Show every line below where "that" can be found.

> _Working data_
▬▬▬

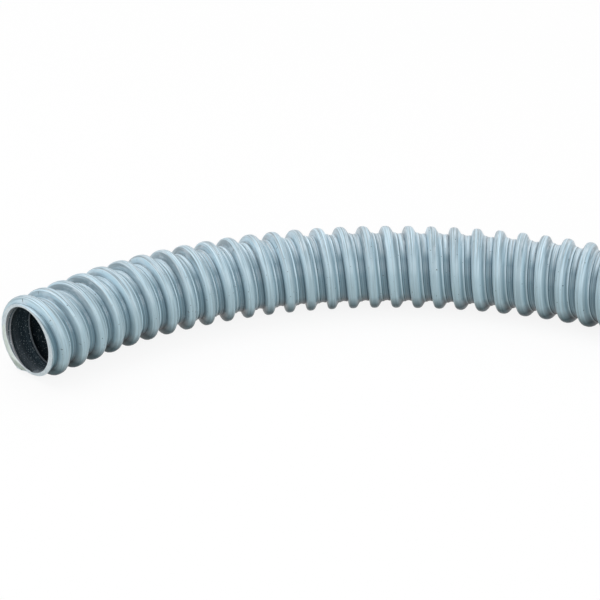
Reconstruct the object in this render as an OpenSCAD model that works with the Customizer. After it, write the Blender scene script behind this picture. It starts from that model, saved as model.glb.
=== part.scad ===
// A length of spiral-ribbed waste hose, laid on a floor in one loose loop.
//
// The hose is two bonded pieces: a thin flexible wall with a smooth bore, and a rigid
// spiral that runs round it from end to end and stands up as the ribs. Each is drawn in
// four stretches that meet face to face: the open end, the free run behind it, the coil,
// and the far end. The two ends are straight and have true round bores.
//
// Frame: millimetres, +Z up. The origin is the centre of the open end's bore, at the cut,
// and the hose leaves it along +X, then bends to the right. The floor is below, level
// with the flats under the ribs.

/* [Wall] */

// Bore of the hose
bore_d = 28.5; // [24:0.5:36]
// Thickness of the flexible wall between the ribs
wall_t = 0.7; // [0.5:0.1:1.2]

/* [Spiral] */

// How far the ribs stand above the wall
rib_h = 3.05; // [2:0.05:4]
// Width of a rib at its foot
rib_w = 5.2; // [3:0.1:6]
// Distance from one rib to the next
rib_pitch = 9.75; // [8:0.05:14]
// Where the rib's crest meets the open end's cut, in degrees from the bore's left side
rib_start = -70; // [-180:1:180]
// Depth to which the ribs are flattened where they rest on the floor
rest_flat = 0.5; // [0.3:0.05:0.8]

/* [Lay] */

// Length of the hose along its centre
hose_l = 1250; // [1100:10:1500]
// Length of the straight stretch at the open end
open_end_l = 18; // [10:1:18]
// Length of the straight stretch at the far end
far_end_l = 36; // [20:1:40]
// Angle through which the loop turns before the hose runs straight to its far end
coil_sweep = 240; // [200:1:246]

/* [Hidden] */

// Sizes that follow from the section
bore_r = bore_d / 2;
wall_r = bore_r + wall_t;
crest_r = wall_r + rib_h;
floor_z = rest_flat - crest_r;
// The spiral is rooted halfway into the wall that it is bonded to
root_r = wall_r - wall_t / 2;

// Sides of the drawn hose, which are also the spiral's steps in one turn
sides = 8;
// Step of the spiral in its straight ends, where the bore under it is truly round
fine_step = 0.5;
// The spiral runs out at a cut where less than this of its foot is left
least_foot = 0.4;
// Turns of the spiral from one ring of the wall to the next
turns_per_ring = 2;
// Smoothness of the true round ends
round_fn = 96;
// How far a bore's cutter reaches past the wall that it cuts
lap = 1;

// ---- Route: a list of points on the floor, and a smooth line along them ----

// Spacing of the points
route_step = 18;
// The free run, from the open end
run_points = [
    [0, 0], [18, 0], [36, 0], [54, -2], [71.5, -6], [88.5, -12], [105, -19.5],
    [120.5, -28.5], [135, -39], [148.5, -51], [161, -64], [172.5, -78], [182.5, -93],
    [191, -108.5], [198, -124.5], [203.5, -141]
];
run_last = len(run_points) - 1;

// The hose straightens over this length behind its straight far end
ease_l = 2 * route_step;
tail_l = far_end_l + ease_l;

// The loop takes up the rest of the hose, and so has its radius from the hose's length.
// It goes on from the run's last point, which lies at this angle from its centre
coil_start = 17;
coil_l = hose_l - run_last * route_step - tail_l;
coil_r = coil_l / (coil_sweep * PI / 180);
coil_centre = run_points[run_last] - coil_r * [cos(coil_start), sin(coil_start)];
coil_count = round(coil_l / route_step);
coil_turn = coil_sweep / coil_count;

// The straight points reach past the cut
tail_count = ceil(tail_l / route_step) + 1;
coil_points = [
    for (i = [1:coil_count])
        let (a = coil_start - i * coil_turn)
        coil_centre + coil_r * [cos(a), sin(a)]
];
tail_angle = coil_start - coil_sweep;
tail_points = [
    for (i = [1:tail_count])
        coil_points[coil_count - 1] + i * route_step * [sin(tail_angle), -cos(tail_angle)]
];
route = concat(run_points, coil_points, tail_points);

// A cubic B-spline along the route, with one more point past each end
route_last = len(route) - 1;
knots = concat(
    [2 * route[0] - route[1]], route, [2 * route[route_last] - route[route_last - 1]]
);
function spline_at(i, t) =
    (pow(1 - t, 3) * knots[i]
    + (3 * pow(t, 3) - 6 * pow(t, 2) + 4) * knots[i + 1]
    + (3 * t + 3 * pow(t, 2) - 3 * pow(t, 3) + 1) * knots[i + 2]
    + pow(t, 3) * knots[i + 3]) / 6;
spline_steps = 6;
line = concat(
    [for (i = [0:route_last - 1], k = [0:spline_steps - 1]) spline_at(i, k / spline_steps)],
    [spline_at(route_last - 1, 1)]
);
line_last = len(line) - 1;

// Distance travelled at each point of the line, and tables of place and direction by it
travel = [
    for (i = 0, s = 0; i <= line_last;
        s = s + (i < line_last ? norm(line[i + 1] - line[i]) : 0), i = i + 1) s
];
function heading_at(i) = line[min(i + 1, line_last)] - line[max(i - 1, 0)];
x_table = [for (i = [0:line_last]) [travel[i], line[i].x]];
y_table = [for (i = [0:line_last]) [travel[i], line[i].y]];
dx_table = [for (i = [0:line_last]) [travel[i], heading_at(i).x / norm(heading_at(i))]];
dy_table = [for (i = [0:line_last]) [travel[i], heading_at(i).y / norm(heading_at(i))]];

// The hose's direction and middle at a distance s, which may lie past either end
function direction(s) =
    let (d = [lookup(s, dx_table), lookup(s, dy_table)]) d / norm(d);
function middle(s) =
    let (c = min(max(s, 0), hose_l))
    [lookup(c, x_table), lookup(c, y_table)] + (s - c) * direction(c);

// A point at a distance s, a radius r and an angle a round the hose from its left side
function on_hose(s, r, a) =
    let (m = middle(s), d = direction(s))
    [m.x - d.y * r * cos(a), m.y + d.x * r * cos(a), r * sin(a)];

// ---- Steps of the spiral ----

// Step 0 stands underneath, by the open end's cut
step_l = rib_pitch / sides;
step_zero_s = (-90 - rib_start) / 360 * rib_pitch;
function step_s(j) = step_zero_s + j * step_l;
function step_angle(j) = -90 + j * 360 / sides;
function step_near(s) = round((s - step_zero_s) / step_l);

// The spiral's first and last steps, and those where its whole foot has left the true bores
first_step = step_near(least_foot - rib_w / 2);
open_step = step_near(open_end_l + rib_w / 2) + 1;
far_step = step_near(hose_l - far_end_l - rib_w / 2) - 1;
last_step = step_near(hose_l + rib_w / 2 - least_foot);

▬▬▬

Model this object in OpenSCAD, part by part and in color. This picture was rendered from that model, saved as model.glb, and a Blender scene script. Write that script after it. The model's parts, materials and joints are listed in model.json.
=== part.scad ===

▬▬▬

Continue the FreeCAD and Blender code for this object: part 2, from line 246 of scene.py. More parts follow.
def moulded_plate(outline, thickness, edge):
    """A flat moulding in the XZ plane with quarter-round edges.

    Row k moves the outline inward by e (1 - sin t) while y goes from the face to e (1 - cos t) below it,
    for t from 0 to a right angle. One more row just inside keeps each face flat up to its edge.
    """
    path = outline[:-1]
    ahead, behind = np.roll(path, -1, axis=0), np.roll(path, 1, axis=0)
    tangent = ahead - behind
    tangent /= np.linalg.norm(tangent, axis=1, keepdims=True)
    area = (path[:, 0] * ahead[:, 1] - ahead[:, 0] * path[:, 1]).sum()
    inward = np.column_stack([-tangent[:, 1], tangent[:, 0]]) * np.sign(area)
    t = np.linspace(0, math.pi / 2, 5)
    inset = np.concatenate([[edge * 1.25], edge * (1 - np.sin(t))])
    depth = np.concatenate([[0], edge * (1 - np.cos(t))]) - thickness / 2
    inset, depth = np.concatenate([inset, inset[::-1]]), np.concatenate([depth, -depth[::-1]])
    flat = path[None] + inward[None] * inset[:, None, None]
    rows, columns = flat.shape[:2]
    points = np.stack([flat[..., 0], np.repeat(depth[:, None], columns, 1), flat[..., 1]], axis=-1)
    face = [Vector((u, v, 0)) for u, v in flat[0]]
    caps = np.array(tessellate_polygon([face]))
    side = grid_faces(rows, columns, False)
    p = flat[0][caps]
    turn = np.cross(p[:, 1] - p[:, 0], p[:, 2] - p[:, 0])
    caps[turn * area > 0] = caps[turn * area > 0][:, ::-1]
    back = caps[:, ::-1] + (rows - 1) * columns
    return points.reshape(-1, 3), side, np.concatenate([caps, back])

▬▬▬

> _Result_
Reconstruct the object in this render as an OpenSCAD model that works with the Customizer. After it, write the Blender scene script behind this picture. It starts from that model, saved as model.glb.
// spiral that runs round it from end to end and stands up as the ribs. Each is drawn in
// four stretches that meet face to face: the open end, the free run behind it, the coil,
// Sizes that follow from the section
// The spiral is rooted halfway into the wall that it is bonded to
// How far a bore's cutter reaches past the wall that it cuts
Model this object in OpenSCAD, part by part and in color. This picture was rendered from that model, saved as model.glb, and a Blender scene script. Write that script after it. The model's parts, materials and joints are listed in model.json.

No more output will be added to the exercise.